The French guys on one of the staircases |
just one of the beautiful spots along the trail |
at KM 4 |
Labanrata |
We agreed to start the assault by 4 am. Our group were at the meeting place as early as 3:30 am, however, our guide was no where to be found. We waited a little longer but he seemed to be still comfortably sleeping. Almost all the group had started their way up. Worried that we might not catch the sunrise, we decided to go even without him. Anyway, the trail towards the summit was clear and we can follow the climbers ahead of us.
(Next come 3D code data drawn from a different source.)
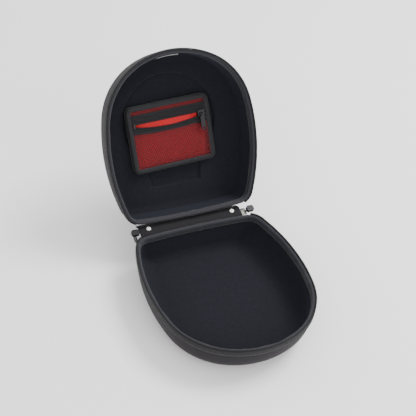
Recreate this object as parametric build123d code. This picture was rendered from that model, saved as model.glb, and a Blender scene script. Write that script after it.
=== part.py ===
from build123d import *
import math, os

# Headphone carrying case: two moulded foam shells, zipped round the sides and front
# and joined at the back by a fabric spine. Millimetres. +Z up, hinge along X at the
# back (+Y), front at -Y, origin at the middle of the underside that it stands on.
# It is drawn open, the lid leaning back at LID_OPEN degrees from closed.

# ---- overall -------------------------------------------------------------
W = 215.5            # width across the widest part, set by ARCS
L = 228.1            # hinge side to front
H_BASE = 49.0        # base shell, floor to rim crest
H_LID = 47.0         # lid shell, rim crest to the shoulder of its roof
BULGE = 3.5          # the roof's raised middle, beyond the shoulder
RIM_GAP = 5.0        # between the two rim crests when zipped shut
LID_OPEN = 120.0     # lid angle from closed, as drawn
SPINE_TURN = 78.0    # of which the spine itself turns this much

# rim outline: half outline from front middle to back middle, (radius, turn in degrees)
ARCS = [(121.517, 22.181), (94.975, 57.134), (252.405, 30.254), (22.540, 66.551), (1085.717, 3.880)]

# shell walls: distances in from the outermost rim face
T_TAPE = (0.0, 0.55)         # zipper tape, sewn outside
T_BIND_O = (0.60, 1.25)      # rim binding, outer leg
T_SHELL = (1.30, 4.55)       # moulded foam with its cover cloth bonded on
T_LINING = (4.60, 5.20)      # lining
T_BIND_I = (5.25, 5.95)      # rim binding, inner leg
BASE_DRAFT, BASE_R_SIDE, BASE_R_BACK = 5.0, 29.0, 13.0
LID_DRAFT, LID_R_SIDE, LID_R_BACK = 3.5, 17.0, 14.0
FLOOR_EXTRA = 2.6            # the base shell is this much thicker underneath
BIND_DEPTH_I, BIND_DEPTH_O = 8.7, 5.4
BIND_CREST = 0.8
ZIP_UP = 2.45                # the zipper half stands this far over the rim crest
TAPE_DOWN = 8.0              # and is sewn down to this depth
COIL_D = 1.7
ZIP_START = 50.0             # degrees of the back corner's turn where the zipper begins

# spine
CREASE_OUT, CREASE_DOWN = 1.2, 5.5       # crease line: out from the rim, down from the crest
SPINE_W = RIM_GAP + 2 * CREASE_DOWN      # 16 between creases
SPINE_HALF = 75.25
SPINE_CENTRE = -2.25
FLANGE = 9.0                              # sewn on to each shell beyond the crease
RIVET_X = (-64.0, 60.0)
SLIDER_X = (-84.0, 87.0)                   # parked at both ends of the zipper
RIVET_S = 11.0                            # along the spine from the base crease
HANDLE_W, HANDLE_T, HANDLE_RISE = 13.0, 2.4, 20.0

# roof bulge, in lid coordinates (u across, v forward from the hinge)
BULB_U, BULB_V, BULB_R, NECK_R, NECK_HALF, BULB_FOOT = -1.5, 127.0, 72.0, 60.0, 41.0, 36.0

# pocket
POCKET_U, POCKET_V, POCKET_W, POCKET_H, POCKET_R, POCKET_TILT = -3.0, 111.5, 122.0, 93.0, 9.0, 2.4
PIPE_W, POCKET_SPACE, SHEET_T = 7.0, 6.6, 0.8

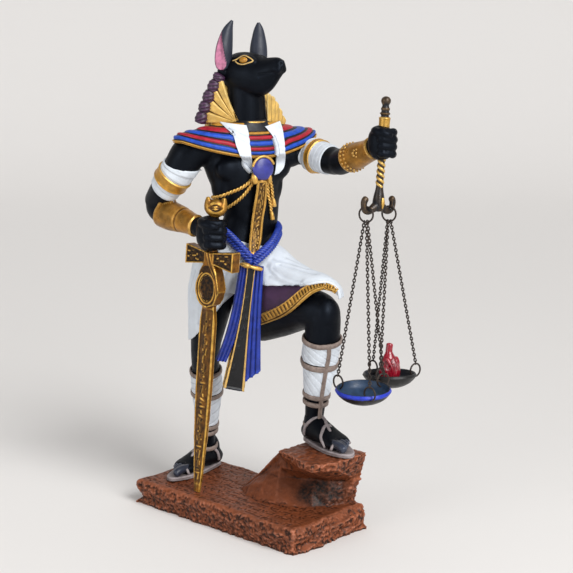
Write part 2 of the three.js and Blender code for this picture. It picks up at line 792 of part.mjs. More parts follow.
for (const { name, side, pan: dish } of scaleSides) {
  const hook = staffMesh.localToWorld(new THREE.Vector3(side * beamHalf, 0, hookDrop));
  const ringCentre = hook.clone();
  ringCentre.z -= hangerRingRadius - hookRadius - ringWire - touchGap * 2;
  const hanger = addPiece(
    `${name}_hanger_ring`,
    new THREE.TorusGeometry(hangerRingRadius, ringWire, 5, 12),
    blackWire
  );
  hanger.rotation.set(Math.PI / 2, degrees(-30), 0);
  hanger.position.copy(ringCentre);

  const panMesh = addPiece(`${name}_pan`, geometryOf(panWithHoles(dish.ringAngles)), panBlack);
  panMesh.position.set(...dish.at);
  panMesh.rotation.set(degrees(dish.tilt), 0, 0);
  panMesh.updateMatrixWorld(true);

  const chainTop = ringCentre.clone();
  chainTop.z -= hangerRingRadius + ringWire + touchGap;
  dish.ringAngles.forEach((angle, i) => {
    const hole = panMesh.localToWorld(new THREE.Vector3(...rimPoint(angle)));
    const ring = addPiece(
      `${name}_pan_ring_${i + 1}`,
      new THREE.TorusGeometry(panRingRadius, ringWire, 5, 10),
      blackWire
    );
    ring.rotation.set(Math.PI / 2, 0, degrees(dish.ringTurns[i]), "ZXY");
    ring.position.set(hole.x, hole.y, hole.z + panRingRadius);
    const lower = ring.position.clone();
    lower.z += panRingRadius + ringWire + touchGap + 0.2;
    const spread = new THREE.Vector3(Math.cos(degrees(angle)), Math.sin(degrees(angle)), 0);
    const upper = chainTop.clone().addScaledVector(spread, 1.2);
    const path = [lower, upper];
    addPiece(
      `${name}_chain_${i + 1}`,
      loft(path.map((p) => [p.x, p.y, p.z, chainRadius, chainRadius, 0]), 5, 1),
      blackWire
    );
  });
}

const heartMesh = addPiece("heart", geometryOf(heart()), heartRed);
const heartSeat = rearPan.at[2] - panDepth + panWall + touchGap + 0.15;
heartMesh.position.set(rearPan.at[0] - 0.2, rearPan.at[1], heartSeat);
heartMesh.rotation.set(degrees(rearPan.tilt), degrees(2), degrees(10));

export default group;
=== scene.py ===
import math
import random

import bmesh
import bpy
import numpy as np
from mathutils import Matrix, Vector, noise
from mathutils.bvhtree import BVHTree


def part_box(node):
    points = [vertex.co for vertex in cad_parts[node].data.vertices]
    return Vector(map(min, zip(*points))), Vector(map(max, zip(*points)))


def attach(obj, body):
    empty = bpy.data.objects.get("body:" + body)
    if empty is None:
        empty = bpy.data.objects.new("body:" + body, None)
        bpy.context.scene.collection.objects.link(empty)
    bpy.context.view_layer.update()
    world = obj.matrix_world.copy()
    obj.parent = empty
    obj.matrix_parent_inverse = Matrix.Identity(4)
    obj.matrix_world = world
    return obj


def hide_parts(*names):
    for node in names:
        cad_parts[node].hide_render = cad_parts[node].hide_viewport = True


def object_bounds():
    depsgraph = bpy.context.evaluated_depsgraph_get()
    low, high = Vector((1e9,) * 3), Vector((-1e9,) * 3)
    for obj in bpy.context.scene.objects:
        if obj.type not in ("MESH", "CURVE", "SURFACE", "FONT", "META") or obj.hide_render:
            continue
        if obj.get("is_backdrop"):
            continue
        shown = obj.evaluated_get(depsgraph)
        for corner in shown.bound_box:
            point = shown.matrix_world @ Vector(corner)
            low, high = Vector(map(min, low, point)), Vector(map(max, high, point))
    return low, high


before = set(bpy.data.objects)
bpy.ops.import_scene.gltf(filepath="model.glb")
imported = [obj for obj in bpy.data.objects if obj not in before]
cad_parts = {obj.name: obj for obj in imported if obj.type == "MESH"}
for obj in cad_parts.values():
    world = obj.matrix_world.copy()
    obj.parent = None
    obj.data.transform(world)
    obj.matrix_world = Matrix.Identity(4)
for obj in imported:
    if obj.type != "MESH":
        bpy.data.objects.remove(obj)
cad_low, cad_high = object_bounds()

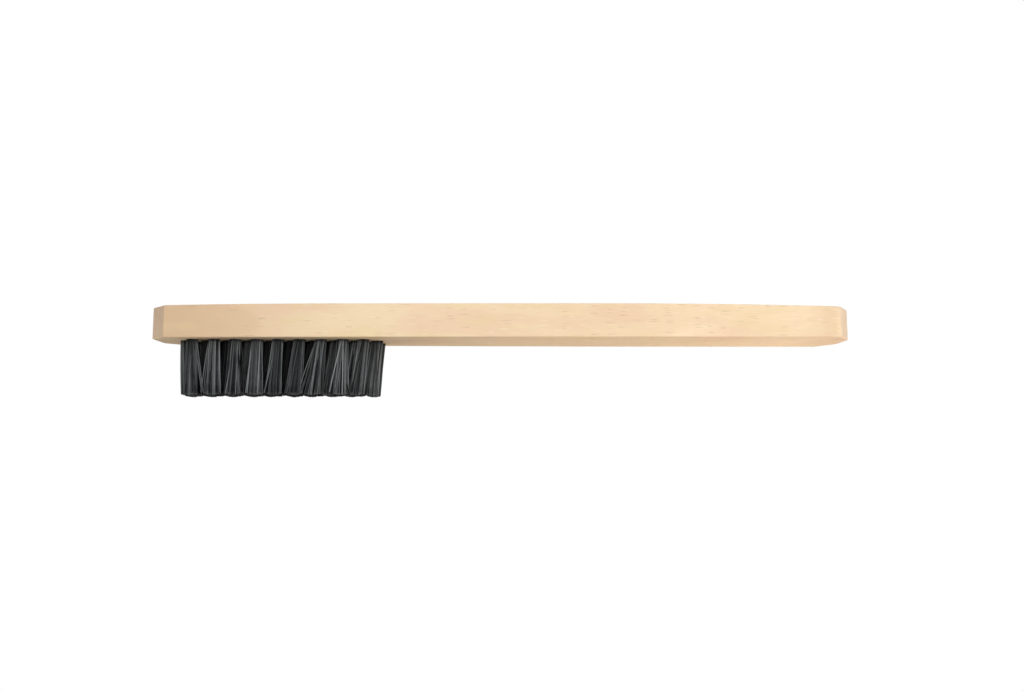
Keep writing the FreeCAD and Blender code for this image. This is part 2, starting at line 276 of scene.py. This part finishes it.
def growth_rings(shader, point):
    """Thin darker lines where a year's growth ends, around a heart far behind the block."""
    wander = shader.noise(shader.stretched(point, (14, 40, 40)), 2.0)
    axes = shader.node("ShaderNodeSeparateXYZ", {"Vector": point})
    across = shader.math("SUBTRACT", axes.outputs["Y"], HEART[0])
    up = shader.math("SUBTRACT", axes.outputs["Z"], HEART[1])
    squares = shader.math("ADD", shader.math("POWER", across, 2.0), shader.math("POWER", up, 2.0))
    years = shader.math("DIVIDE", shader.math("SQRT", squares), RING_WIDTH)
    year = shader.math("FRACT", shader.math("ADD", years, shader.math("MULTIPLY", wander, 0.8)))
    return shader.math("MULTIPLY", shader.ramp(year, 0.45, 0.93), shader.ramp(year, 0.93, 1.0, 1.0, 0.0))


def worn_edges(shader, point):
    """1 on the worn edges, broken up along their length, and 0 on the flats."""
    true_normal = shader.node("ShaderNodeNewGeometry").outputs["Normal"]
    rounded = shader.node("ShaderNodeBevel", {"Radius": 0.7 * MM}, samples=6).outputs["Normal"]
    match = shader.node("ShaderNodeVectorMath", {0: true_normal, 1: rounded}, operation="DOT_PRODUCT")
    edge = shader.ramp(match.outputs["Value"], 0.90, 0.995, 1.0, 0.0)
    patches = shader.noise(shader.stretched(point, (160, 700, 700)), 3.0, 0.6)
    return shader.math("MULTIPLY", edge, shader.ramp(patches, 0.3, 0.65))


def beech():
    """Sanded beech: painted shade towards the head, flecked on its sides, with growth lines and end grain.
    """
    material, shader = new_material("beech_sanded")
    place = shader.node("ShaderNodeTexCoord").outputs["Object"]
    facing = shader.node("ShaderNodeNewGeometry").outputs["Normal"]
    facing_x = shader.node("ShaderNodeSeparateXYZ", {"Vector": facing}).outputs["X"]
    end_grain = shader.ramp(shader.math("ABSOLUTE", facing_x), 0.25, 0.85)

    along = shader.node("ShaderNodeSeparateXYZ", {"Vector": place}).outputs["X"]
    # Painted shade: the wood darkens from the middle towards the head, and again over the last 18 mm of the
    # grip end
    painted_shade_lengthwise = shader.math("MULTIPLY", shader.ramp(along, -0.113, -0.050),
                       shader.ramp(along, 0.094, 0.112, 1.0, 0.15))
    many = shader.ramp(along, -0.06, 0.05, 0.09, 0.34)
    drift = shader.noise(shader.stretched(place, (26, 90, 90)), 3.0, 0.6)
    warm = shader.noise(shader.stretched(place, (40, 130, 130), (4.0, 9.0, 2.0)), 2.0, 0.6)
    rings = growth_rings(shader, place)
    edges = worn_edges(shader, place)
    fibres = shader.noise(shader.stretched(place, (260, 5200, 5200)), 3.0, 0.6)
    colour = shader.mix(painted_shade_lengthwise, BEECH["head"], BEECH["middle"])
    colour = shader.mix(shader.ramp(drift, 0.45, 0.62, 0.0, 0.6), colour, BEECH["pink"])
    colour = shader.mix(shader.ramp(warm, 0.5, 0.66, 0.0, 0.5), colour, BEECH["straw"])
    ring_strength = shader.ramp(end_grain, 0.0, 1.0, 0.25, 0.6)
    colour = shader.mix(shader.math("MULTIPLY", rings, ring_strength), colour, BEECH["growth_line"])
    colour = shader.mix(shader.ramp(fibres, 0.3, 0.75, 0.0, 0.15), colour, BEECH["fibre"])
    dark = ray_flecks(shader, place, DARK_FLECK_SIZE, many, (3.1, 0.4, 7.7))
    colour = shader.mix(shader.math("MULTIPLY", dark, 0.5), colour, BEECH["dark_fleck"])
    some = shader.ramp(along, -0.09, 0.04, 0.0, 0.34)
    light = ray_flecks(shader, place, LIGHT_FLECK_SIZE, some, (11.3, 5.4, 1.7))
    colour = shader.mix(shader.math("MULTIPLY", light, 0.45), colour, BEECH["light_fleck"])
    colour = shader.mix(shader.math("MULTIPLY", end_grain, 0.35), colour, BEECH["end_grain"])
    pores = shader.noise(shader.stretched(place, (900, 4200, 4200), (1.0, 2.0, 3.0)), 1.0)
    pores = shader.math("MULTIPLY", shader.ramp(pores, 0.62, 0.72), end_grain)
    colour = shader.mix(shader.math("MULTIPLY", pores, 0.55), colour, BEECH["pore"])
    colour = shader.mix(shader.math("MULTIPLY", edges, 0.30), colour, BEECH["worn_edge"])

    grain = shader.math("MULTIPLY_ADD", dark, -0.5)
    shader.feed(grain.node.inputs[2], fibres)
    bump = shader.node("ShaderNodeBump", {"Height": grain, "Strength": 0.35, "Distance": 0.05 * MM})
    roughness = shader.ramp(fibres, 0.2, 0.8, 0.52, 0.68)
    surface = shader.node("ShaderNodeBsdfPrincipled", {
        "Base Color": colour, "Roughness": roughness, "Normal": bump.outputs["Normal"],
        "Specular IOR Level": 0.35})
    finish_surface(shader, surface.outputs["BSDF"])
    return material


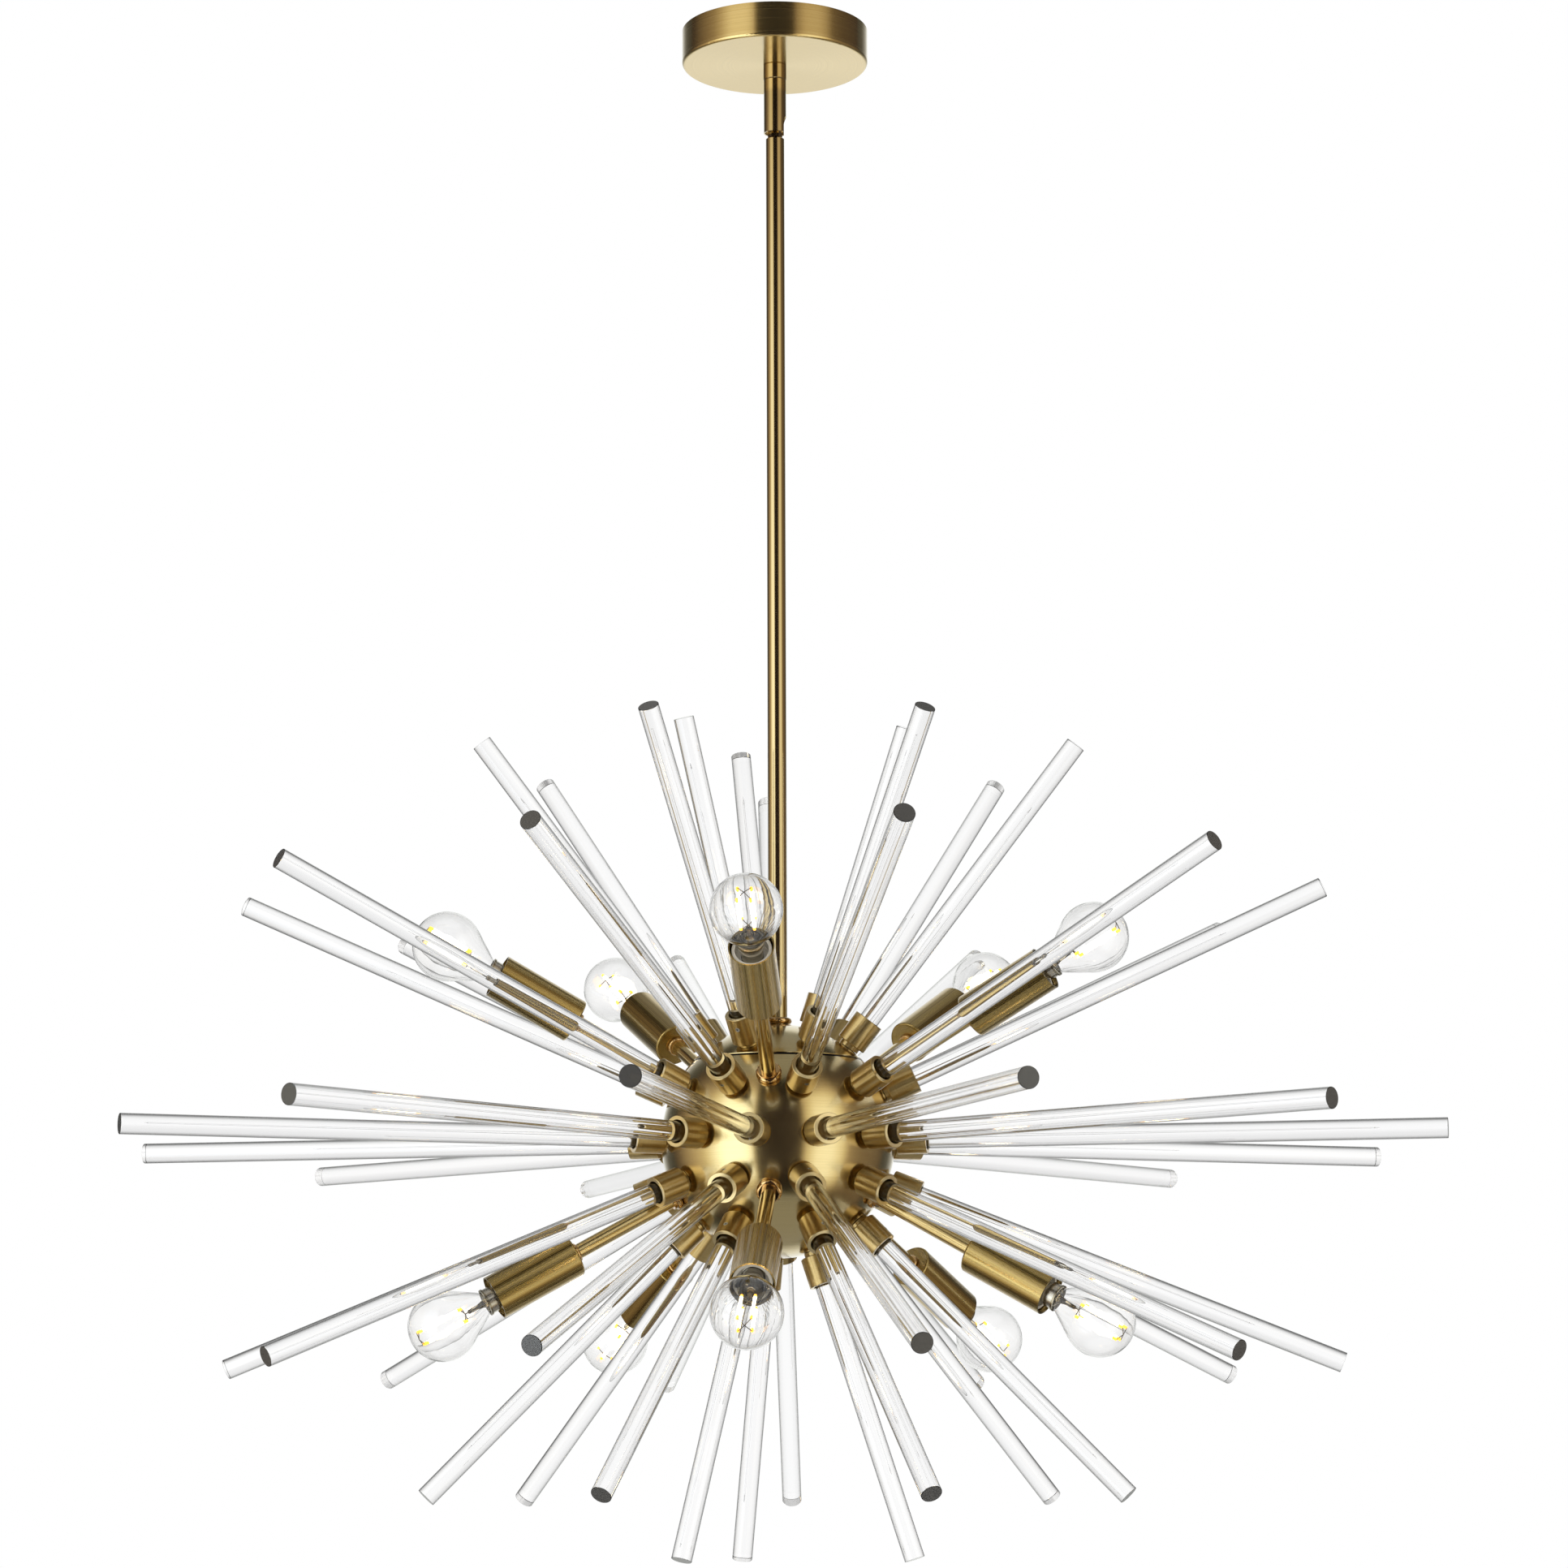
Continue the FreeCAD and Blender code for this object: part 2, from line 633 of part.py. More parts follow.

The summit was 2 kilometers away from Labanrata. Seemed short of a distance but the elevation gain of 825 masl and the biting cold were really a challenge. The trail towards the summit were mostly staircases. There were also some rope segments before reaching the gate at KM 7 and another one at the summit plateau where our guide caught with us. The last part of the climb was on boulders of granite rocks bearing the 4,095 masl marker at the top. the sunrise |
There were already a handful of folks at the summit eagerly waiting for the sunrise when we arrived. It was so cold that my hands were numb. I was praying for the sun to come out so that the temperature will somehow improve. But I guess we arrived a little early that we have to wait a little longer. I was thinking to go down but I can't afford to not witness the sunrise. To my mind, I traveled long, I paid for the climb, I made it to the top, why would I let myself bothered by the cold. With mind conditioning, I was able to withstand the cold and witness the beautiful sunrise. Standing on Malaysia's tallest mountain and witnessing the beauty that surrounded it was just awesome. It was all worth it! We stayed for about 30 minutes longer taking pictures.
us at the marker |
The Descent
Our way down from Low's peak to Labanrata was smooth and swift stopping occasionally at some parts of the trail that interested us. It was still dark on our way up so we took the opportunity on our way down to take photos. By 8 am, we're back at Labanrata and had a hearty breakfast. At exactly 9 am, we left Labanrata and started our descent. On our way down, we encountered climbers and porters on their way up. We also chanced upon the Filipino crew of Living Asia Channel who did a shoot at the summit. The crew filmed us while trekking and did a short interview. If it was aired, we had no idea. By 11 am we reached the Timpohon gate. We took souvenir photos before riding back to the headquarter.
South Peak |
Post Climb Realizations
We had no regrets taking the two-day climb. In fact, it was a blessing in disguise as weather would turn awful in the afternoon during our stay. The chance of us getting a good clearing had we done it dayhike would have been very slim. While dayhiking would have been a fit but I'm not sure if we would have enjoyed it, even the two day climb was not easy. We had our eyes down and knees up most of the time. Dayhiking would have been more exhausting for sure.
Overall it was a successful climb. An adventure that I will surely treasure my entire life. A dream that has turned into a reality. Thanks to my climbing buddy Adrian. Thanks to God for the strength and guidance.
another beautiful spot along the trail |
Climb Expenses
Permit - 100.00 rm
Accommodation - 100.00 rm
Food - 30.00 rm
Guide fee (37.5/4) - 37.05 rm
Transportation (33/4) - 8.25 rm
Insurance - 7.00 rm
Total (per head) 282.75 rm
in pesos (282.75*16) P4,524
Tips
1. Booking your climb directly at Mt Kinabalu Park would cost lower than booking through tour operators.
2. Climb during lean months to avoid influx of climbers.
3. Same day booking and climb is possible if you arrive at the park early.
4. There are a number of inns and lodges outside the park which would cost you lower than staying inside the park.
5. There are good restaurants just outside the park which are affordable.
6. There are no money changer inside and outside the park.